We could fuss over the details.  Georgetown tried to match Monmouth's pace but instead looked hurried on offense, jacking up 29 three-pointers but making just 7.  Things didn't get any better inside the arc, where the Hoyas shot just 40 percent and regularly came up empty at the free-throw line.  Despite a size advantage, the Hoyas actually got outworked on the glass by the more energetic Hawks.

Georgetown looked just as lost on defense, where Monmouth ball-handlers got into the gaps, found open perimeter shooters, drew fouls, and knocked down free throws.  The Hoyas were at best a step slow defensively, failing to contain driving and slashing Hawk guards and failing to force isolation jumpers.  Too late, they turned to a press that was promising but couldn't make up the ground that Georgetown had already lost.

Individual Georgetown players had bad games, but the list of Hoyas who played well is far shorter. Freshman center Jessie Govan scored a career-high 14 points, beasting down low even when things looked lost.  Forward Isaac Copeland poured in 16 points, overcoming shaky outside shooting thanks to activity in the lane.

But focusing on individual achievement, or lack thereof, seems pretty pointless when Georgetown just got pounded. The Hoyas trailed by 12 at the half and closed within single digits just once after the break. Despite losing to a similar pack-line defense employed by Xavier three times convincingly last year, Georgetown looked ill-prepared for Monmouth Tuesday night.

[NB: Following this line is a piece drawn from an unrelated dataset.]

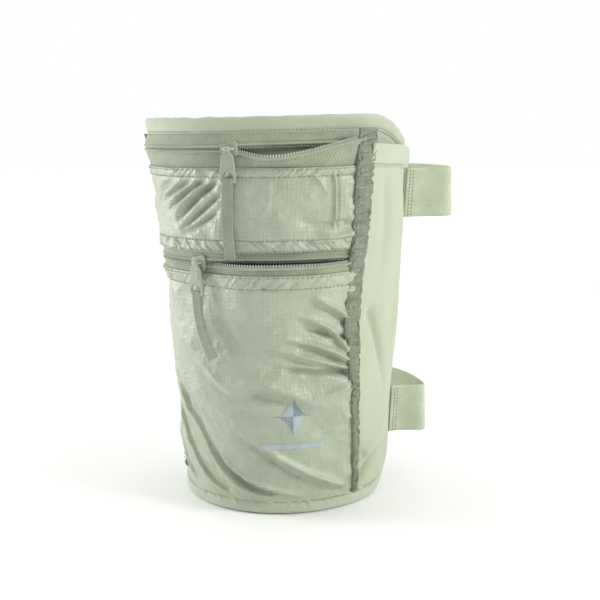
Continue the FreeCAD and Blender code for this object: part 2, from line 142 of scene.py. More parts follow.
def ramp(x, knee):
    """0 before the knee and x - knee after it, rounded at the knee."""
    return KNEE_SOFTNESS * np.log1p(np.exp((np.asarray(x, float) - knee) / KNEE_SOFTNESS))


def back(z):
    return CALF_BOTTOM_R + (CALF_TOP_R - CALF_BOTTOM_R) * z / HEIGHT


def top_edge(bearing):
    return HEIGHT - TOP_FALL * ramp(bearing, TOP_KNEE)


def bottom_edge(bearing):
    return BOTTOM_RISE * (ramp(bearing, BOTTOM_KNEE) - ramp(LEFT_EDGE, BOTTOM_KNEE))


def front_level(z):
    heights, standoffs, bulges = np.array(FRONT_LEVELS).T
    return np.interp(z, heights, standoffs), np.interp(z, heights, bulges)


def front_circle(z):
    base, bulge = front_level(z)
    centre = (bulge * BULGE_DIRECTION[0], bulge * BULGE_DIRECTION[1])
    return centre, back(z) + base + BULGE_AT_LEFT_SEAM * bulge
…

Despite the Hawks' well-publicized upsets of UCLA, Notre Dame, and USC already in this young season, the Hoyas looked completely unready for the speed or energy of their opponent. Instead, Georgetown became just the latest pathetic bystander to another round of Monmouth bench celebrations.

After questionable finishes in three previous wins, Georgetown has raised as many questions through 10 games as it has answered. Can the Hoyas defend even moderately well?  Can they handle the ball well enough to score?  Does Georgetown have a second option after D'Vauntes Smith-Rivera? Is DSR a reliable first option? What is all this depth worth if we need to play the same combination of bigs, forwards, and guards against every opponent?

Larger questions loom as well. How many years does Georgetown need to be outworked, out-hustled, and out-played on stages big and small by opponents with less talent but a better game plan and more energy before John Thompson III actually acknowledges that his teams often come out flat-footed and poorly prepared? As the last, departing resident of JT3 Island, is it okay if I take this lifeboat with me?

There are a two remaining games in pre-conference play to get things right. The clock is ticking, and the last few weeks suggest that the time isn't being spent wisely.